Oh damn, one more housemate down. I’ve seen such an evolution in Nicky during this year. It’s funny how long the group hug lasts when he gets going. For this guy who himself claims he’s “not a cuddly guy” I know he’s gonna miss us. I go back and forth wishing I could be the first or the last to leave. Right now I kinda wish I’d been the first to go. My second to last goodbye is tough.

I finish packing with barely any time to spare. I realize that although I am “done” my bags are ridiculously heavy and I don’t have enough time to really help clean up and help Rachael mail Nate’s boxes. But I am really relieved to have the packing out of the way.

Man I am sooo lucky to have someone so great helping me. No way I would have gotten things packed if Rachael hadn’t been there. She was also sooo gracious when we realized there would be no way I could go to the post office with here and make my plane. I wish I coulda helped her out, but also it’s a big, fat, ego-stroking compliment when someone asks me for help lifting something heavy. It kinda sucks if I can’t deliver.

We head to the airport and I’m trying not to think about the leaving too much right now. It’s not that difficult when I have the thought of missing my plane filling my head. It’s close. Take off is 12:45 and it’s about 12:00 when we get on the highway. What’s the worst thing that could happen? Well, I guess I could get an extra night in Buffalo. Not too bad… though it would cost me. We get to the airport at about 12:15. Props to Rachael!

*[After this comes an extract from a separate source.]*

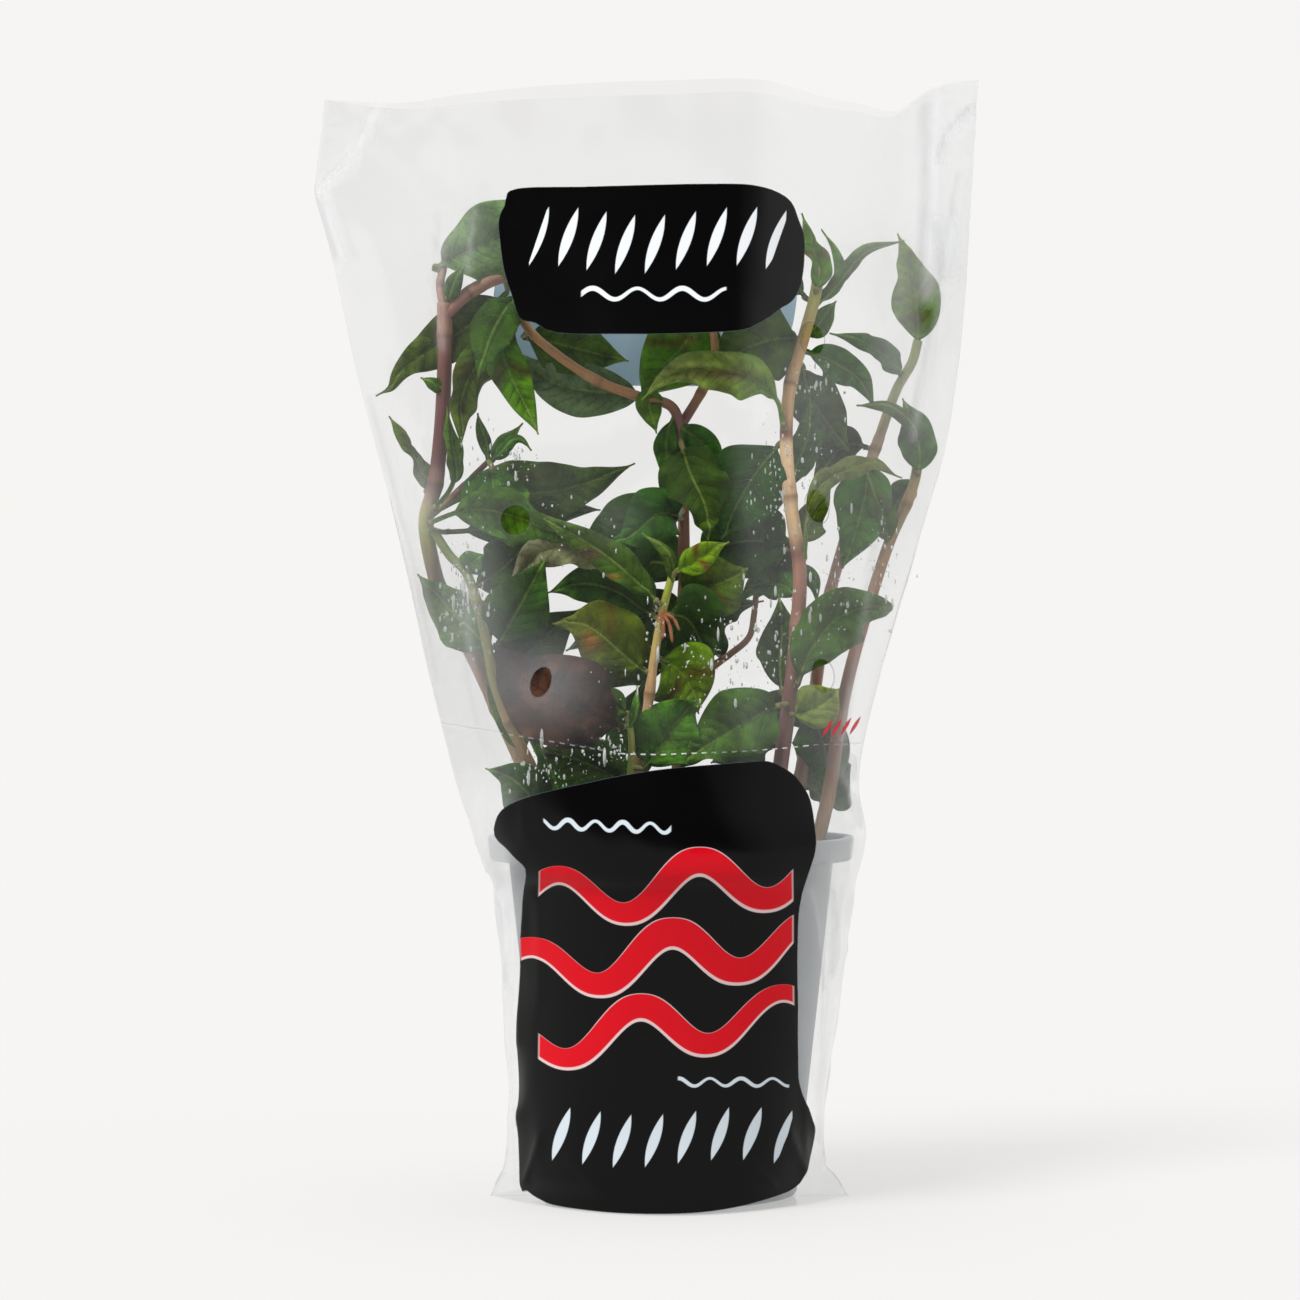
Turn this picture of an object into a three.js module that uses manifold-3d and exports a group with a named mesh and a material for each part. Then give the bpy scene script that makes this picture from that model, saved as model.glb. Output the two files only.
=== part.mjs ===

I think in the car I made it a grand total of about 3 minutes before sporadic sentences that sound like “You know, this year has been good” and “I just want you to know how much I appreciate you” start to emerge from my mouth. Why do I suck at words so much some times?!?

At the counter, I fork over 50 bucks for the extra 16 pounds in my checked bags. Ouch! The Southwest employee sternly reminds me no less than 4 times how important it is that I proceed straight to the gate without stopping. It’s 12:20 now and my plane is boarding so in my eyes… I’m right on time. Rachael walks with me pretty much as far as she can go before she has to buy a ticket. We hug and exchange our long goodbye before she has to leave. I take my bag but before I get called up to the TSA attendant I look back to see if I can wave goodbye. I can’t find her and I burst into tears. And then I’m that girl. It’s over I guess.

Rachael really went as far as she could before airport security really should’ve tackled her. I love that. I had been avoiding the tears as long as I could. I don’t have one of those TV cries. No. My eyes puff up like Kirby. I get a snot trail like it’s my job and my lungs get terribly confused. So… mission failed. As I step up to TSA I wonder if my cellophane emotions will get me through security faster. They don’t. I get to my gate just as they close the doors and I have to have southwest reopen them so I can get on the pane. Soon we’re in the air. Like I said, right on time.

Bye.

8/11/10

Day 106: First Snow

Rabbit Rabbit.

I hate winter. I hate seeing my breath in the air. I hate that sneaking suspicion… are my toes wet or just cold?? I hate wearing two layers of pants. I hate it!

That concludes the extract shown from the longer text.